One thing to consider is that “hinting” at a preference for the future is not the same thing as “making my mother work atrocious hours for us to get by.” Your emotions might not be able to tell the difference, but don’t let your mind conflate the two. Maybe you saw signs that her degree-chasing was about avoiding entry into the workforce, but that’s still about her, not your dad.
Meanwhile, people do change. Could that just be her excuse for dodging accountability? Absolutely — but it could also reflect a true change of heart that you ignore at the expense of your marriage; “housewife” — or -husband — has no inherent connection to “lazy.” She could also be working mentally through doubts about her career. Figure out where these nine years have taken both of you before you make any momentous decisions.
Then, you talk. I do get that it can be daunting to break a habit of not communicating, especially on your hot topic. There are moments, however, when the barriers to entry are lower. For example, you cite her speculation — “What would happen if I don’t work?” — seemingly as one of her hints; why not treat it (or some other such hint) as if it’s not a rhetorical question?
Choose a time when you’re both rested and unhurried, remind her of her question, then ask her if she was serious. If yes, then say you’d like to give your answer: “What would happen is that I’d remain the only one earning money for us both, and I can’t say how I feel about that without knowing what you plan to do instead.”
Then, listen to her. What she intends to do with her days, energies and talents — with her life — and whether she follows through with them constitute the whole story here. Don’t react to it till you see where it’s going.
That’s not to say your history is irrelevant; she deserves to know it’s a loaded issue for you, so remind her of that as appropriate in the course of this conversation.
Please know, too, that it’s not a conversation you can postpone much longer. Even if you swapped roles tomorrow, a mutual failure to keep the other involved in these important and intimate aspects of your lives together would be your undoing all the same.

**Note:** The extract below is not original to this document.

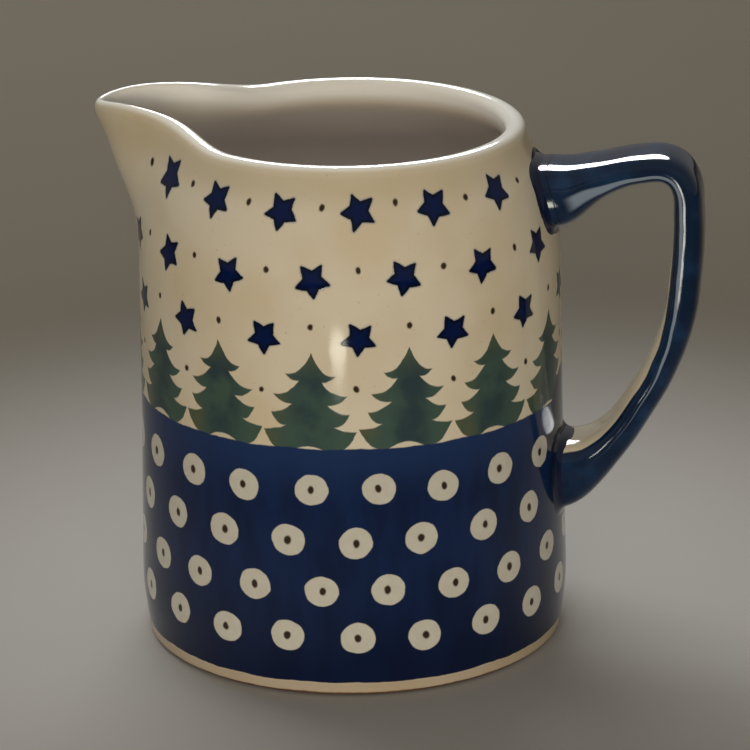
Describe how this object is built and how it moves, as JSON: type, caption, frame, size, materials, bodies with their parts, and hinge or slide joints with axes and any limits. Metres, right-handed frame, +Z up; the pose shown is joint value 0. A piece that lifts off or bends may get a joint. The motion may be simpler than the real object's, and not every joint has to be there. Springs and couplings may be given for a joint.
{
  "type": "stoneware pouring jug",
  "caption": "Glazed stoneware pouring jug with a pulled spout and a strap handle, stamped with stars, fir trees and a dotted blue band.",
  "frame": {"origin": "centre of the object's box at the level it stands on, between the spout's tip and the handle's bow", "axes": "+Z up along the body's axis, +X towards the handle, -X towards the spout, Y across the mirror plane"},
  "size_m": [0.1807, 0.1284, 0.1629],
  "materials": {
    "decorated_glaze": "glossy clear glaze over cream stoneware with cobalt, green and brown stamping",
    "cobalt_glaze": "glossy clear glaze over cobalt",
    "joint_slip": "glossy clear glaze over cobalt"
  },
  "bodies": {
    "root": {"jug_body": "decorated_glaze", "handle": "cobalt_glaze", "upper_slip_joint": "joint_slip", "lower_slip_joint": "joint_slip"}
  },
  "joints": []
}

Dear Carolyn: I have a relative who, after the courtesies, will talk nonstop about how great they are doing, never stopping to ask about others. Is there a polite way to ask them to shut up and express an interest in someone else’s life?
Sadly, there’s no polite way to say shut your pie hole/you bore me to tears/have you heard of this wacky invention called punctuation? There’s only sympathy for a person who is, most likely, so lonely as to have lost the feel for the give-and-take of a conversation, and so insecure as to need self-promotion. Other possible explanations — egomania, unacknowledged hearing loss — are likewise intractable and deserving of our forbearance.
That is, if yours is a bit part. If you’re in a central role, and if there is a foundation of love and trust, then you can point out gently that you’re not getting chances to speak. If, and only if.